(Prompt)
Copy each line below without leaving any out.

(Dataset excerpt)

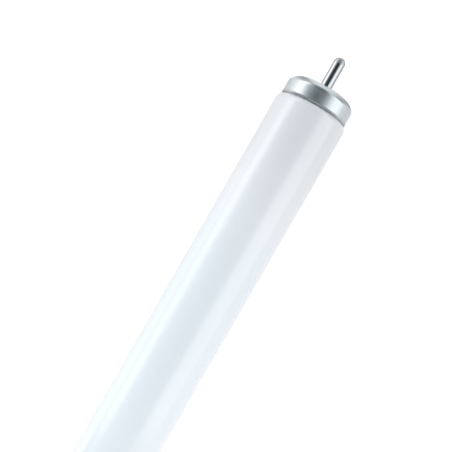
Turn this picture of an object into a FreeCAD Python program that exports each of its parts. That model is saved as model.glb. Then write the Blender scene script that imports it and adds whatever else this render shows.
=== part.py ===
import FreeCAD, Part
import math
import os

from FreeCAD import Vector

# Straight fluorescent tube, 38 mm in diameter, with one 6 mm contact pin at each end.
# The tube lies along X on the plane z = 0, with its middle over the origin.
# End "a" is at +X and end "b" at -X. Lengths are in millimetres.

# ---- whole lamp ----
R_GLASS = 19.0            # outer radius of the glass
FACE_TO_FACE = 574.0      # from one cap face to the other
PIN_OUT = 17.8            # how far each pin stands out of its cap face

# ---- end cap, drawn from thin aluminium sheet ----
CAP_H = 11.6              # from the lower edge to the end face
CAP_R = 17.65             # outer radius of the straight skirt
CAP_T = 0.40              # sheet thickness
SKIRT_H = 7.15            # lower edge to where the skirt bends in
BEND_R = 0.8              # outer radius of that bend
BEND_DEG = 21.0           # how far it turns before the domed top takes over
DOME_END_R = 10.0         # the dome runs flat into the end face here
LIP_H = 2.0               # low bead along the lower edge
LIP_TOP = 1.14            # from the edge to the bead's highest line
LIP_PROUD = 0.16          # how far the bead stands out of the skirt
LIP_IN = 0.13             # how far the edge is rolled in from the skirt
LIP_BEVEL = 0.16          # the inner side opens by this much at the edge
FACE_HOLE_R = 9.0         # hole in the end face, with a collar turned inwards
COLLAR_DEPTH = 1.6

# ---- insulating disc in the face ----
DISC_PROUD = 0.30         # its middle stands this much out of the cap face
DISC_FLANGE_R = 11.6      # the flange sits behind the collar
DISC_FLANGE_T = 1.4

# ---- contact pin, drawn hollow with a domed end ----
PIN_R = 3.0
PIN_WALL = 0.45
PIN_COLLAR_R = 4.2        # bead that sits on the disc
PIN_COLLAR_T = 0.5
PIN_RIVET_R = 4.4         # rolled over behind the disc
PIN_RIVET_T = 0.5
SOLDER_DEPTH = 4.6        # solder in the domed end, measured from the tip

# ---- glass ends ----
NECK_R = 16.7             # the end of the glass is drawn in to fit the cap
SHOULDER_START = 3.5      # the shoulder starts this far before the cap's edge
SHOULDER_R = 4.4          # convex arc of the shoulder
SHOULDER_DEG = 52.0
RIM_IN = 7.6              # from the cap's edge to the fused rim of the glass
RIM_R = 0.55              # half thickness of the fused rim
STEM_R = 4.8              # air-side radius of the stem tube
FLARE_R = 10.6            # arc of the stem's flare
PRESS_DEPTH = 18.0        # from the rim to the flat press at the stem's bottom
EXHAUST_R = 2.2           # sealed stub of the exhaust tube
EXHAUST_L = 12.5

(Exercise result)
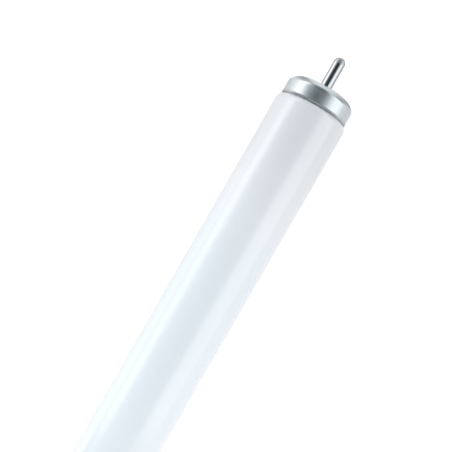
Turn this picture of an object into a FreeCAD Python program that exports each of its parts. That model is saved as model.glb. Then write the Blender scene script that imports it and adds whatever else this render shows.
=== part.py ===
import FreeCAD, Part
import math
import os

from FreeCAD import Vector

# Straight fluorescent tube, 38 mm in diameter, with one 6 mm contact pin at each end.
# The tube lies along X on the plane z = 0, with its middle over the origin.
# End "a" is at +X and end "b" at -X. Lengths are in millimetres.

# ---- whole lamp ----
R_GLASS = 19.0            # outer radius of the glass
FACE_TO_FACE = 574.0      # from one cap face to the other
PIN_OUT = 17.8            # how far each pin stands out of its cap face

# ---- end cap, drawn from thin aluminium sheet ----
CAP_H = 11.6              # from the lower edge to the end face
CAP_R = 17.65             # outer radius of the straight skirt
CAP_T = 0.40              # sheet thickness
SKIRT_H = 7.15            # lower edge to where the skirt bends in
BEND_R = 0.8              # outer radius of that bend
BEND_DEG = 21.0           # how far it turns before the domed top takes over
DOME_END_R = 10.0         # the dome runs flat into the end face here
LIP_H = 2.0               # low bead along the lower edge
LIP_TOP = 1.14            # from the edge to the bead's highest line
LIP_PROUD = 0.16          # how far the bead stands out of the skirt
LIP_IN = 0.13             # how far the edge is rolled in from the skirt
LIP_BEVEL = 0.16          # the inner side opens by this much at the edge
FACE_HOLE_R = 9.0         # hole in the end face, with a collar turned inwards
COLLAR_DEPTH = 1.6

# ---- insulating disc in the face ----
DISC_PROUD = 0.30         # its middle stands this much out of the cap face
DISC_FLANGE_R = 11.6      # the flange sits behind the collar
DISC_FLANGE_T = 1.4

# ---- contact pin, drawn hollow with a domed end ----
PIN_R = 3.0
PIN_WALL = 0.45
PIN_COLLAR_R = 4.2        # bead that sits on the disc
PIN_COLLAR_T = 0.5
PIN_RIVET_R = 4.4         # rolled over behind the disc
PIN_RIVET_T = 0.5
SOLDER_DEPTH = 4.6        # solder in the domed end, measured from the tip

# ---- glass ends ----
NECK_R = 16.7             # the end of the glass is drawn in to fit the cap
SHOULDER_START = 3.5      # the shoulder starts this far before the cap's edge
SHOULDER_R = 4.4          # convex arc of the shoulder
SHOULDER_DEG = 52.0
RIM_IN = 7.6              # from the cap's edge to the fused rim of the glass
RIM_R = 0.55              # half thickness of the fused rim
STEM_R = 4.8              # air-side radius of the stem tube
FLARE_R = 10.6            # arc of the stem's flare
PRESS_DEPTH = 18.0        # from the rim to the flat press at the stem's bottom
EXHAUST_R = 2.2           # sealed stub of the exhaust tube
EXHAUST_L = 12.5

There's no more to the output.